My instinct tells me to sort the data and use binary search somehow. By the way, there is no limit on the construction or insertion time for any tree needed, so probably someone can suggest a better tree than simply a sorted list.
Upvotes: 10
Views: 7610
Reputation: 48687
Using OCaml's Set
:
module S = Set.Make(struct type t = int let compare = compare end)
let nearest xs y =
let a, yisin, b = S.split y xs in
if yisin then y
else
let amax, bmin = S.max_elt a, S.min_elt b in
if abs (amax - y) < abs (bmin - y) then amax else bmin
Incidentally, you may appreciate my nth-nearest neighbor sample from OCaml for Scientists and The F#.NET Journal article Traversing networks: nth-nearest neighbors.
Upvotes: 0
Reputation: 28132
Sort the list and use binary search to find the element you are looking for, then compare your left and right neighbors.

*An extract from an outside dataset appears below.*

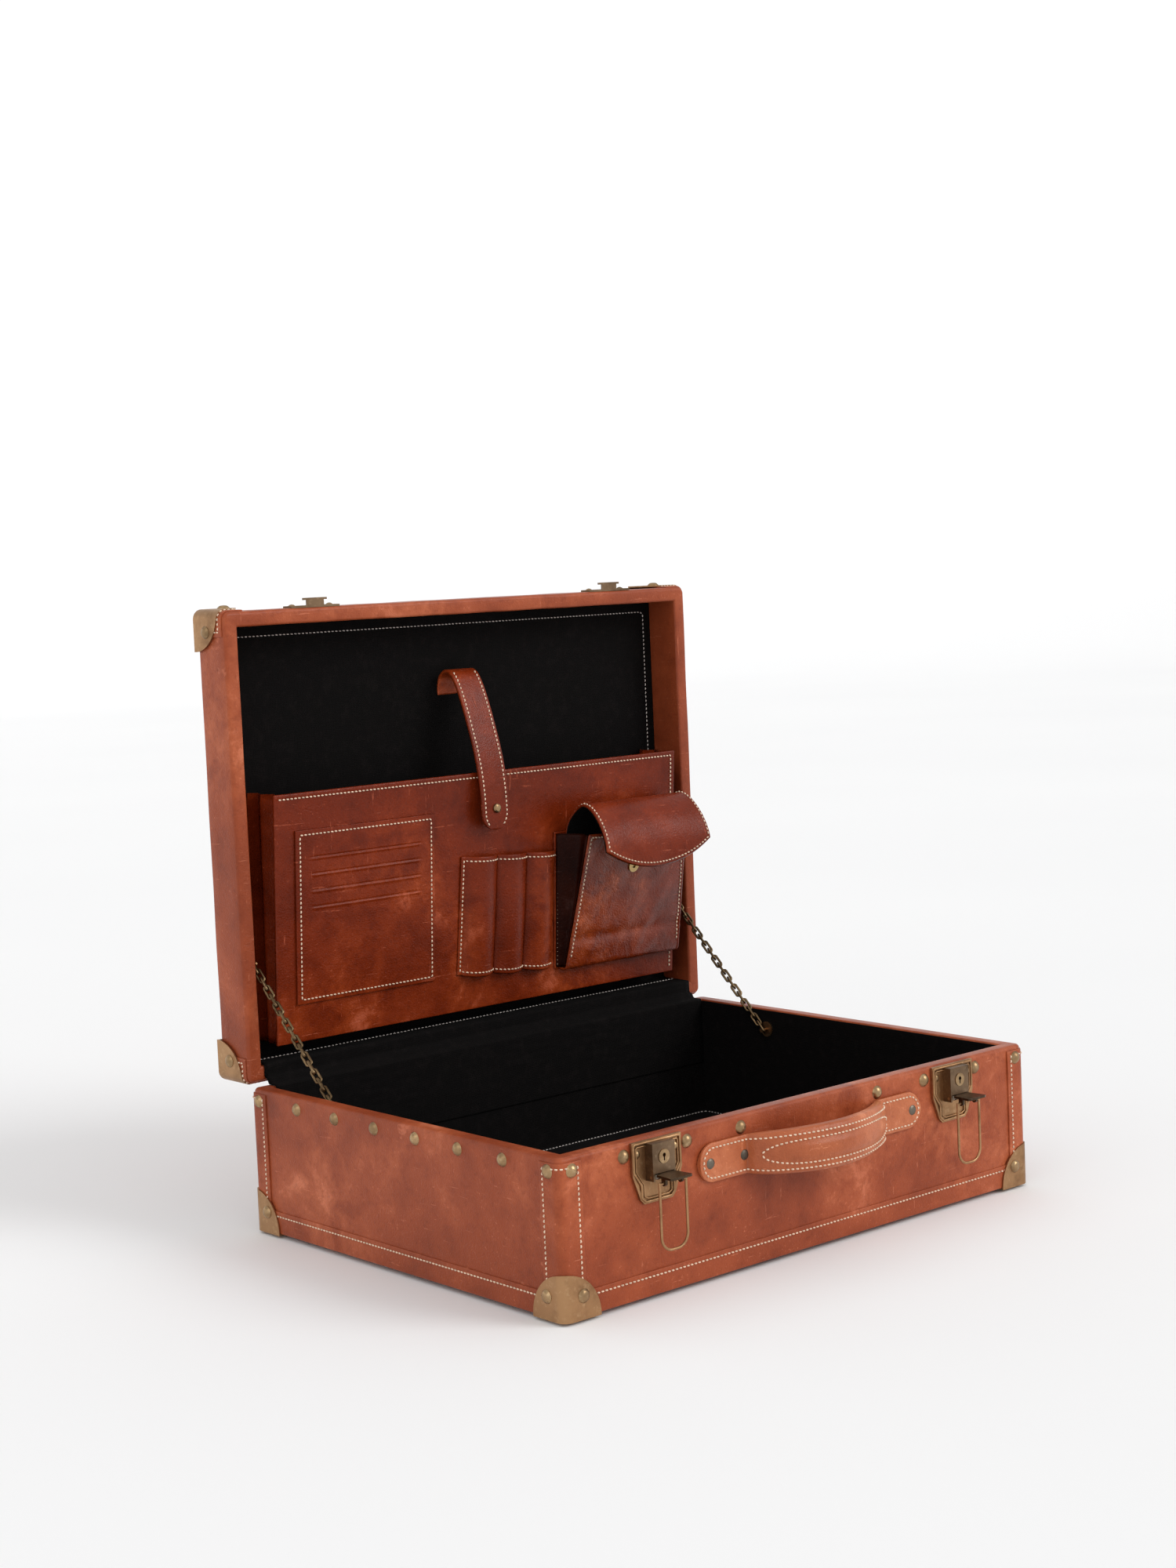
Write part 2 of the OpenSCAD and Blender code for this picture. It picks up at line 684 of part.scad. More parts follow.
module lid_corner_guards() color([0.55, 0.45, 0.28]) for (sx = [-1, 1], sy = [-1, 1])
  on_lid([sx * (case_w / 2 + patch_t), lid_h, case_d / 2 + sy * (case_d / 2 + patch_t)])
    rotate([90, 0, 0]) towards_middle(sx, sy) corner_guard();

module lid_guard_rivets() color([0.6, 0.5, 0.32]) {
  out = patch_t + guard_t;
  in = guard_rivet_in;
  for (sx = [-1, 1]) {
    x = sx * (case_w / 2 - in);
    on_lid([x, lid_h - in, case_d + out]) dome(rivet_r, rivet_h);
    on_lid([x, lid_h - in, -out]) rotate([180, 0, 0]) dome(rivet_r, rivet_h);
    for (up = [in, case_d - in]) {
      on_lid([sx * (case_w / 2 + out), lid_h - in, up]) rotate([0, sx * 90, 0]) dome(rivet_r, rivet_h);
      on_lid([x, lid_h + guard_t, up]) rotate([-90, 0, 0]) dome(rivet_r, rivet_h);
    }
  }
}

// Move to one catch: +X across, -Y away from the rim, +Z out from the lid's front wall, at the lid's rim
module at_catch(side) {
  on_lid([side * (case_w / 2 - latch_x), 0, case_d]) children();
}

module catch_plates() color([0.55, 0.46, 0.3]) for (side = [-1, 1]) at_catch(side) {
  rim_up = rim_z + rim_gap - latch_z;          // closed lid rim, from the foot of the latch plate
  mid = hook_h - rim_up;
  cut = mid + 2;
  wire_out = pin_out - bail_below;             // closed bail, out from the leather
  lip = wire_out + wire_r + 0.35;
  top = 18;
  linear_extrude(plate_t)
    polygon([[-plate_w / 2, 1.5], [plate_w / 2, 1.5], [plate_w / 2, 12], [plate_w / 2 - 7, top],
      [7 - plate_w / 2, top], [-plate_w / 2, 12]]);
  intersection() {
    union() {
      translate([0, mid, 0]) cylinder(h = lip + tiny, r = hook_r);
      translate([0, mid, lip]) cylinder(h = plate_t, r = hook_r + 2.6);
    }
    translate([-plate_w / 2, cut, plate_t - tiny]) cube([plate_w, 40, 40]);
  }
}

module catch_rivets() color([0.5, 0.46, 0.38]) for (side = [-1, 1], s = [-1, 1]) at_catch(side)
  translate([s * (plate_w / 2 - 4.7), 8, plate_t]) dome(rivet_r - 0.6, rivet_h - 0.3);

// ---------- organiser ----------

// Move to the front face of the leaning pocket: +X across, -Y outwards, +Z up along it from its foot
module on_pocket() {
  on_lid([0, pocket_in, pocket_low]) rotate([lean, 0, 0]) children();
}

module document_pocket() color([0.56, 0.22, 0.13])
  on_pocket() translate([-pocket_w / 2, 0, 0]) cube([pocket_w, pocket_t, pocket_h]);

// Side gussets and foot that join the pocket front to the lining
module pocket_gussets() color([0.5, 0.2, 0.12]) {
  back = lid_in - lining_t;
  front = pocket_in + pocket_t / cos(lean);
  top = pocket_h * cos(lean);
  for (s = [-1, 1]) on_lid([s * (pocket_w / 2 - thin_t / 2), 0, pocket_low])
    rotate([90, 0, 90]) linear_extrude(thin_t, center = true)
      polygon([[front, thin_t + 0.05], [back, thin_t + 0.05], [back, top - 12],
        [front - tan(lean) * top, top]]);
  on_lid([-pocket_w / 2, front, pocket_low]) cube([pocket_w, back - front, thin_t]);
}

module card_panel() color([0.54, 0.2, 0.12]) on_pocket() difference() {
  translate([card_x, -card_t, card_low]) cube([card_w, card_t, card_h]);
  for (i = [0 : slits - 1])
    translate([card_x + (card_w - slit_len) / 2, -card_t - 1, card_low + card_h - slit_top - i * slit_pitch])
      cube([slit_len, card_t, slit_w]);
}

// Three arched leather channels in a row, open at both ends
module pen_loops() color([0.54, 0.2, 0.12]) on_pocket()
  translate([pen_x, 0, pen_low]) rotate([0, pen_lean, 0]) for (i = [-1 : 1]) {
    half = pen_w / 2;
    big = (half * half + pen_d * pen_d) / (2 * pen_d);
    translate([(i + 1.5 - 0.5) * pen_w + 3, 0, 0]) linear_extrude(pen_h) intersection() {
      difference() {
        translate([0, big - pen_d]) circle(big);
        translate([0, big - pen_d]) circle(big - thin_t);
      }
      translate([-half, -pen_d - 1]) square([pen_w, pen_d + 1]);
    }
  }

module flap_pocket() color([0.54, 0.2, 0.12])
  on_pocket() translate([flap_x, 0, flap_low]) rotate([90, 0, 90]) difference() {
    linear_extrude(flap_w) polygon([[0, 0], [-flap_foot_d, 0], [-flap_d, flap_h], [0, flap_h]]);
    translate([0, 0, thin_t]) linear_extrude(flap_w - 2 * thin_t)
      polygon([[1, thin_t], [thin_t - flap_foot_d, thin_t], [thin_t - flap_d, flap_h + 1], [1, flap_h + 1]]);
  }

// Ring-shaped half of the magnetic snap on the flap pocket's sloping front
module snap_magnet() color([0.85, 0.72, 0.45]) {
  slope = atan((flap_d - flap_foot_d) / flap_h);
  drop = 32;
  on_pocket() translate([flap_x + flap_w / 2, -flap_d, flap_low + flap_h]) rotate([90 + slope, 0, 0])
    translate([0, -drop, 0]) difference() {
      cylinder(h = 2.2, r = 5);
      translate([0, 0, 1]) cylinder(h = 2, r = 1.8);
    }
}

// Flap seen from the side: rises from its fold to a crest, slopes down and hangs
module flap_side() {
  polygon(band(concat(flap_crest, [flap_knee, flap_tip]), flap_t));
}

module pocket_flap() color([0.56, 0.22, 0.13])
  on_pocket() translate([flap_x + flap_w / 2, 0, flap_hinge]) intersection() {
    half = flap_w / 2 - flap_in;
    rotate([90, 0, 90]) mirror([1, 0, 0]) linear_extrude(2 * half, center = true) flap_side();
    rotate([90, 0, 0]) linear_extrude(80) polygon([[-half, 30], [-half, flap_knee[1]],
      [-half * 0.5, flap_tip[1] + 6], [-half * 0.2, flap_tip[1] + 1.5], [half * 0.2, flap_tip[1] + 1.5],
      [half * 0.5, flap_tip[1] + 6], [half, flap_knee[1]], [half, 30]]);
  }

// Plate of the magnetic snap on the inner side of the hanging end of the flap
module flap_keeper() color([0.85, 0.72, 0.45])
  on_pocket() translate([flap_x + flap_w / 2, 0, flap_hinge]) {
    run = flap_tip - flap_knee;
    seat = (flap_knee + flap_tip) / 2 + flap_t / 2 * [run[1], -run[0]] / norm(run);
    translate([0, -seat[0], seat[1]]) rotate([atan2(run[1], -run[0]), 0, 0]) cylinder(h = 1.5, r = 5);
  }

// Middle of the strap, as distance behind the rim and height: an arch over a point in front of its
// sewn end, then a straight run past the pocket's mouth and down along the pocket front
function strap_arch(a) = strap_sewn + strap_arch_r * [cos(a) - 1, sin(a)];

function strap_line() = let(
    mouth = [-pocket_lean - strap_off, pocket_low + pocket_h * cos(lean)],
    foot = mouth + (pocket_h - snap_up) * [sin(lean), -cos(lean)]
  ) concat([for (i = [0 : 6]) strap_arch(strap_free + (strap_turn - strap_free) * i / 6)],
    [mouth + [0.6, 4], mouth - [0, 1], foot]);

function strap_root_line() =
  concat([strap_sewn - [0, 4]], [for (a = [0 : 10 : strap_split]) strap_arch(a)]);

// Closed band of one thickness along a line of points
function band(line, t) = let(n = len(line) - 1,
    side = [for (i = [0 : n]) let(v = line[min(i + 1, n)] - line[max(i - 1, 0)])
      t / 2 * [v[1], -v[0]] / norm(v)]
  ) concat([for (i = [0 : n]) line[i] + side[i]], [for (i = [n : -1 : 0]) line[i] - side[i]]);

module strap_root() color([0.56, 0.22, 0.13])
  on_lid([0, 0, 0]) rotate([90, 0, 90]) linear_extrude(strap_w, center = true)
    polygon(band(strap_root_line(), flap_t));

module file_strap() color([0.56, 0.22, 0.13]) {
  on_lid([0, 0, 0]) rotate([90, 0, 90]) linear_extrude(strap_w, center = true)
    polygon(band(strap_line(), flap_t));
  on_pocket() translate([0, flap_t / 2 - strap_off, snap_up]) rotate([90, 0, 0])
    cylinder(h = flap_t, r = strap_w / 2);
}

module snap_post() color([0.7, 0.62, 0.45])
  on_pocket() translate([0, 0, snap_up + 2]) rotate([90, 0, 0])
    cylinder(h = strap_off - flap_t / 2 - gap, r = snap_r - 0.5);

module strap_snap_cap() color([0.8, 0.7, 0.5])
  on_pocket() translate([0, -strap_off - flap_t / 2, snap_up + 2]) rotate([90, 0, 0]) dome(snap_r, 1.8, 0);

// ---------- pieces by node ----------

framed() base_bottom_panel();
framed() base_board(0, -1);  // base_front_board
framed() base_board(0, 1);  // base_rear_board
framed() base_board(-1, 0);  // base_left_board
framed() base_board(1, 0);  // base_right_board
framed() base_leather_cover();
framed() base_lining();
framed() base_floor_pad();
framed() base_bottom_band();
framed() base_edge_patches();
framed() base_corner_guards();
framed() base_guard_rivets();
framed() base_rim_studs();
framed() feet();
framed() handle_grip();
framed() handle_rivets();
framed() latch_plates();
framed() lock_housings();
framed() latch_rivets();
framed() lever_pins();
framed() lever_springs();
framed() lock_cylinder(-1);  // left_lock_cylinder
framed() lock_cylinder(1);  // right_lock_cylinder
framed() latch_lever(-1);  // left_latch_lever
framed() latch_lever(1);  // right_latch_lever
framed() wire_bail(-1);  // left_wire_bail
framed() wire_bail(1);  // right_wire_bail
framed() hinge_base_leaf();
framed() hinge_lid_leaf();
framed() hinge_pin();
framed() base_chain_anchors();
framed() lid_chain_anchors();
framed() chain_part(-1, 0, low_links - 1);  // left_chain_low
framed() chain_part(1, 0, low_links - 1);  // right_chain_low
framed() chain_part(-1, low_links, links - 1);  // left_chain_high
framed() chain_part(1, low_links, links - 1);  // right_chain_high
framed() lid_panel();
framed() lid_board(0, 1);  // lid_front_board
framed() lid_board(0, -1);  // lid_rear_board
framed() lid_board(-1, 0);  // lid_left_board
framed() lid_board(1, 0);  // lid_right_board
framed() lid_leather_cover();
framed() lid_lining();
framed() lid_edge_patches();
framed() lid_corner_guards();
framed() lid_guard_rivets();
framed() catch_plates();
framed() catch_rivets();
framed() document_pocket();
framed() pocket_gussets();
framed() card_panel();
framed() pen_loops();
framed() flap_pocket();
framed() snap_magnet();
framed() snap_post();
framed() pocket_flap();
framed() flap_keeper();
framed() strap_root();
framed() file_strap();
framed() strap_snap_cap();
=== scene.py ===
"""A hard-sided leather attache case, open on its chain stays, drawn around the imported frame.

Shapes are worked out in millimetres and put into metres when a piece is made.
"""
import json
import math

import bpy
import numpy as np
from mathutils import Matrix, Vector


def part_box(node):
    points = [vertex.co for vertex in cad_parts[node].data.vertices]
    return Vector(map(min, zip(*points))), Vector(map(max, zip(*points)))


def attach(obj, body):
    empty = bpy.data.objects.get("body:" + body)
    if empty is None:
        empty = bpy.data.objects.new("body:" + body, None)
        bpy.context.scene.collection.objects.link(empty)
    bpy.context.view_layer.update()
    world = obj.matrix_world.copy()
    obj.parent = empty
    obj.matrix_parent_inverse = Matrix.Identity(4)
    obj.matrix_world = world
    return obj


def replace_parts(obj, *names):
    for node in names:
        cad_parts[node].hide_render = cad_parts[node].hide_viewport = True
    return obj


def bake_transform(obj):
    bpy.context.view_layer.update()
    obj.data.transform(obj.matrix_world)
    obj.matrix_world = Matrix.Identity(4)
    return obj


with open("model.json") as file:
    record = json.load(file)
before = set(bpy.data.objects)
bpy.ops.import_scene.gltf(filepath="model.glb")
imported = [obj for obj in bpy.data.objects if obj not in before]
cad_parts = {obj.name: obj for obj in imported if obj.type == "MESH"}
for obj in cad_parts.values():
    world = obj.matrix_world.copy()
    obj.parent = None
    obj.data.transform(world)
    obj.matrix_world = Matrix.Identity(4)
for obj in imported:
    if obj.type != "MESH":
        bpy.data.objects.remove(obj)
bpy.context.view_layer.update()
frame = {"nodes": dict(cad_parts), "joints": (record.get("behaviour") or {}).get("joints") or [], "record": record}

MM = 0.001
SIDES = ((-1, "left"), (1, "right"))


def box_mm(node):
    """Lowest and highest corner of a frame node, in millimetres."""
    low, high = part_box(node)
    return np.array(low) / MM, np.array(high) / MM


# ---------------------------------------------------------------- driving places and sizes
BASE_LO, BASE_HI = box_mm("base_leather_cover")
LID_LO, LID_HI = box_mm("lid_leather_cover")
HALF_X = (BASE_HI[0] - BASE_LO[0]) / 2           # half width of the case
HALF_Y = (BASE_HI[1] - BASE_LO[1]) / 2           # half depth of the case
MID_Y = (BASE_HI[1] + BASE_LO[1]) / 2            # middle of the base, front to back
RIM_Z = BASE_HI[2]                               # top of the base's wall
UNDER_Z = BASE_LO[2]                             # leather on the underside
BASE_DEEP = RIM_Z - UNDER_Z
LID_RIM_Y = LID_LO[1]                            # rim plane of the open lid
LID_MID_Z = (LID_HI[2] + LID_LO[2]) / 2
LID_DEEP = LID_HI[1] - LID_LO[1]
CORNER = 5.0                                     # radius of the upright corners
WALL = 11.0                                      # leather, board and lining together
LEATHER = 1.5
FRONT_Y = BASE_LO[1]
THREAD_R = 0.60                                  # radius of the sewing thread
PITCH = 3.3                                      # from one stitch to the next
STITCH = 2.3                                     # length of a stitch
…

You can use an array which is O(1) access.
Something like:
int nearest(int[] list, int element) {
sort(list);
int idx = binarySearch(element, list);
// make sure you are accessing elements that exist
min = (element - list[idx-1] <= list[idx+1] - element) ? idx-1 : idx+1;
return list[min];
}
This is O(n log n), which will be amortized if you are going to perform many look ups.
EDIT: For that you'd have to move the sorting out of this method
Upvotes: 1
Reputation: 1014
If you need something faster than O(log(n)), which you can easily get with a sorted array or a binary search tree, you can use a van Emde Boas Tree. vEB trees give you O(log(log(n))) to search for the closest element on either side.
Upvotes: 9
Reputation: 22446
If insertion time is irrelevant, then binary search on a sorted array is the simplest way to achieve O(log N) query time. Each time an item is added sort everything. For each query, perform a binary search. If a match is found, return it. Otherwise, the binary search should return the index of the item, where it should have been inserted. Use this index to check the two neighboring items and determine which of them is closer to the query point.
I suppose that there are solutions with O(1) time. I will try to think of one that doesn't involve too much memory usage...
Upvotes: 2
Reputation: 4102
As you already mentioned, the fastest and easiest way should be sorting the data and then looking for the left and right neighbour of a data point.
Upvotes: 1